The film went on to perform disappointingly at the box office. Tim Daly later recalled:
What a bummer, man. I loved that movie, I loved doing it. It was just a great part for me! And that was my shot, right? That was my shot to be a movie star. I mean, on paper, it was a William Goldman script, Peter Yates directing, it was a Castle Rock production, it had a good budget—and the movie just did not work. But I still think—as I recall, I think I was pretty good in that movie. [Laughs.] I mean, I don’t blame myself for the lack of success. There was also the added novelty that it was released the weekend of the Rodney King riots, where every white person in the United States was locked in their safe room. So I don’t think a lot of folks were traipsing out to the movies. I think it may still hold the record for being the biggest flop in Castle Rock history. A dubious distinction.

===Critical reaction===
The film was panned by critics. It currently holds a 0% approval rating on Rotten Tomatoes, based on 13 reviews, with an average rating of 3.7/10.
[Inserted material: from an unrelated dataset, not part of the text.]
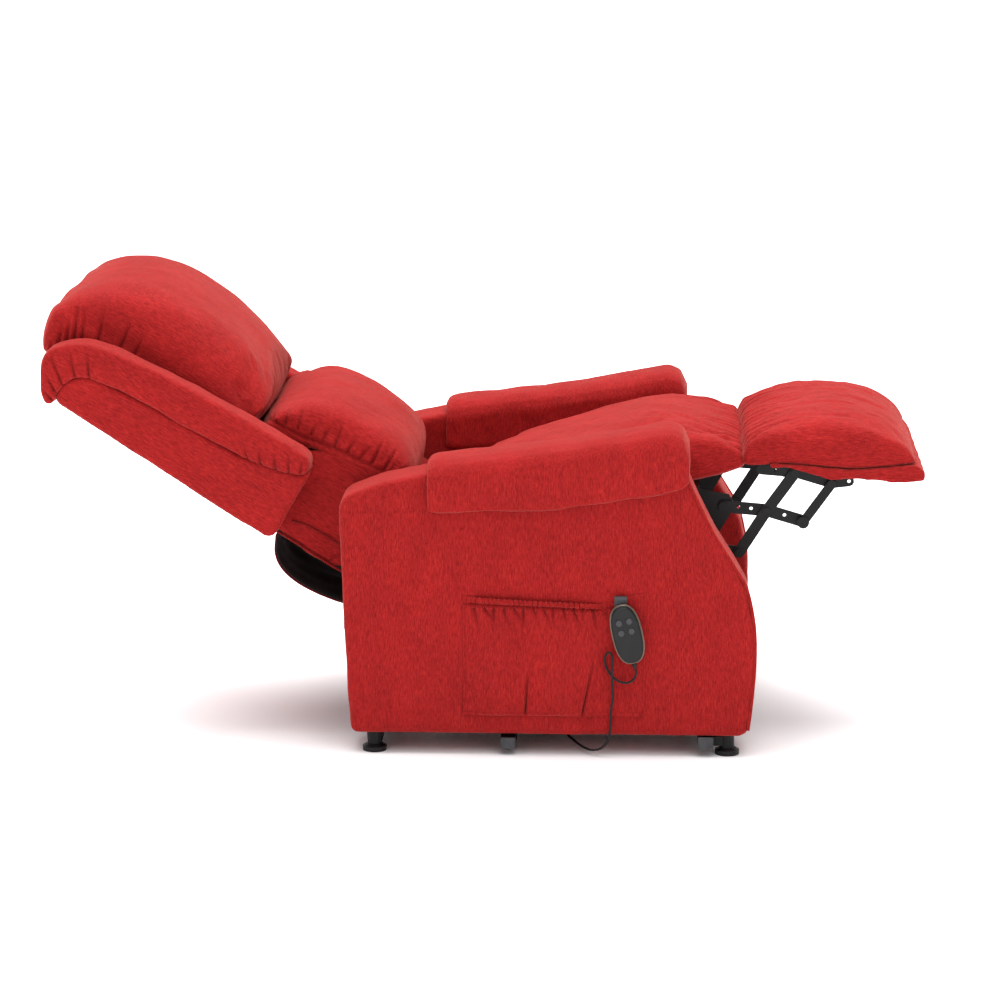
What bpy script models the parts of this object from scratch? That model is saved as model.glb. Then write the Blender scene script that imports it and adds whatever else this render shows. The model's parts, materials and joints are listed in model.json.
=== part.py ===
"""Lift recliner chair: base, lift arms, chair body, tilting seat, reclining back and folding footrest.

The chair stands on Z = 0 and faces -Y; the sitter's right is -X. It is modelled
fully reclined with the footrest out and the lift down. Layout points are
(forward, up) in millimetres, with forward measured from a datum DATUM_BEHIND
in front of the origin.
"""

import math

import bmesh
import bpy
import numpy as np

DATUM_BEHIND = 23.0
GAP = 0.3
SIDES = (("right", -1), ("left", 1))

PANEL_IN, PANEL_OUT = 255.0, 375.0
PANEL_BOTTOM = 41.0
PAD_IN, PAD_OUT = 242.0, 395.0

LIFT_A1, LIFT_C1 = (330.0, 84.9), (-190.0, 62.2)
LIFT_A2, LIFT_C2 = (396.0, 79.9), (65.0, 62.2)
LIFT_MOTOR_PIVOT, LIFT_ROD_PIVOT = (-213.0, 62.0), (300.0, 150.0)
ACTUATOR_PIN = 4.5

SEAT_PIVOT = (60.0, 330.0)
BACK_PIVOT = (-190.0, 400.0)
BACK_MOTOR_PIVOT, BACK_ROD_PIVOT = (150.0, 334.0), (-200.0, 305.0)

FOOT_G1, FOOT_G2 = (390.0, 384.0), (442.0, 467.0)
FOOT_J1, FOOT_J2, FOOT_J3 = (473.0, 377.0), (525.0, 460.0), (596.0, 439.0)
FOOT_J4, FOOT_J5 = (579.0, 536.0), (650.0, 515.0)

SEAT_PLATE = (222.0, 226.0)
FRONT_PLANE = (227.0, 231.0)
OUTER_PLANE = (232.0, 236.0)
INNER_PLANE = (237.0, 241.0)

HANDSET_CENTRE = (257.0, 250.0)
HANDSET_LONG, HANDSET_WIDE = 57.0, 27.5
HANDSET_LEAN = math.radians(13)
HANDSET_BACK, HANDSET_SEAM, HANDSET_FRONT = 386.5, 402.0, 405.0

RED = (0.43, 0.019, 0.021, 1)
DARK_RED = (0.33, 0.013, 0.016, 1)
BLACK = (0.012, 0.012, 0.013, 1)
GREY = (0.10, 0.10, 0.11, 1)
STEEL = (0.45, 0.45, 0.46, 1)
BRONZE = (0.36, 0.27, 0.19, 1)


# ---------------------------------------------------------------- helpers

def clear_scene():
    for item in list(bpy.data.objects):
        bpy.data.objects.remove(item, do_unlink=True)


def finish_material(name, colour, roughness, metallic):
    material = bpy.data.materials.new(name)
    material.use_nodes = True
    shader = material.node_tree.nodes["Principled BSDF"]
    shader.inputs["Base Color"].default_value = colour
    shader.inputs["Roughness"].default_value = roughness
    shader.inputs["Metallic"].default_value = metallic
    material.diffuse_color = colour
    return material


def to_world(point):
    """(x, forward, up) in millimetres to world metres."""
    return (point[0] / 1000, -(point[1] + DATUM_BEHIND) / 1000, point[2] / 1000)


def temp_object(points, faces):
    mesh = bpy.data.meshes.new("solid")
    mesh.from_pydata([to_world(p) for p in points], [], faces)
    work = bmesh.new()
    work.from_mesh(mesh)
    bmesh.ops.recalc_face_normals(work, faces=work.faces)
    work.to_mesh(mesh)
    work.free()
    item = bpy.data.objects.new("solid", mesh)
    bpy.context.scene.collection.objects.link(item)
    return item


def loft(rings):
    """A closed solid through rings of equal length, capped at both ends."""
    count = len(rings[0])
    points = [p for ring in rings for p in ring]
    faces = [tuple(range(count)), tuple(range(len(points) - count, len(points)))]
    for row in range(len(rings) - 1):
        for i in range(count):
            j = (i + 1) % count
            a, b = row * count, (row + 1) * count
            faces.append((a + i, a + j, b + j, b + i))
    return temp_object(points, faces)


def bevelled(item, size, segments=1):
    work = bmesh.new()
    work.from_mesh(item.data)
    sharp = [e for e in work.edges if e.calc_face_angle(0) > math.radians(28)]
    bmesh.ops.bevel(
        work, geom=sharp, offset=size / 1000, segments=segments, profile=0.5,
        affect="EDGES", clamp_overlap=True,
    )
    work.to_mesh(item.data)
    work.free()
    return item


def prism(outline, x0, x1, bevel=0.0):
    """A side-view outline of (forward, up) points, pulled across from x0 to x1."""
    item = loft([[(x, f, z) for f, z in outline] for x in (x0, x1)])
    return bevelled(item, bevel) if bevel else item


def box(x0, x1, f0, f1, z0, z1, bevel=0.0):
    return prism([(f0, z0), (f1, z0), (f1, z1), (f0, z1)], x0, x1, bevel)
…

Dave Kehr of Chicago Tribune said, "The characters are completely undeveloped, the action wholly arbitrary and the continuity non-existent. The picture appears to have been edited with a Cuisinart, with occasional backup from a dull ax." Louis Black of the Austin Chronicle gave it one star out of five, saying, "This one should pretty much sink without a trace, so I hate to even stir the waters by detailing how inept it is."

Rita Kempley of The Washington Post said, "(Screenwriter) Goldman ... just happens to be (director) Yates's neighbor in the south of France. Yates, whose achievements include The Dresser, and Goldman, who is the screenwriter's screenwriter, wanted to make a movie about their three favorite things: the Scottish Highlands, the Riviera and red wine. And that's exactly what they did. The scenery's pretty and one can practically smell cork."

Goldman later called it "an absolutely decent, solidly crafted film."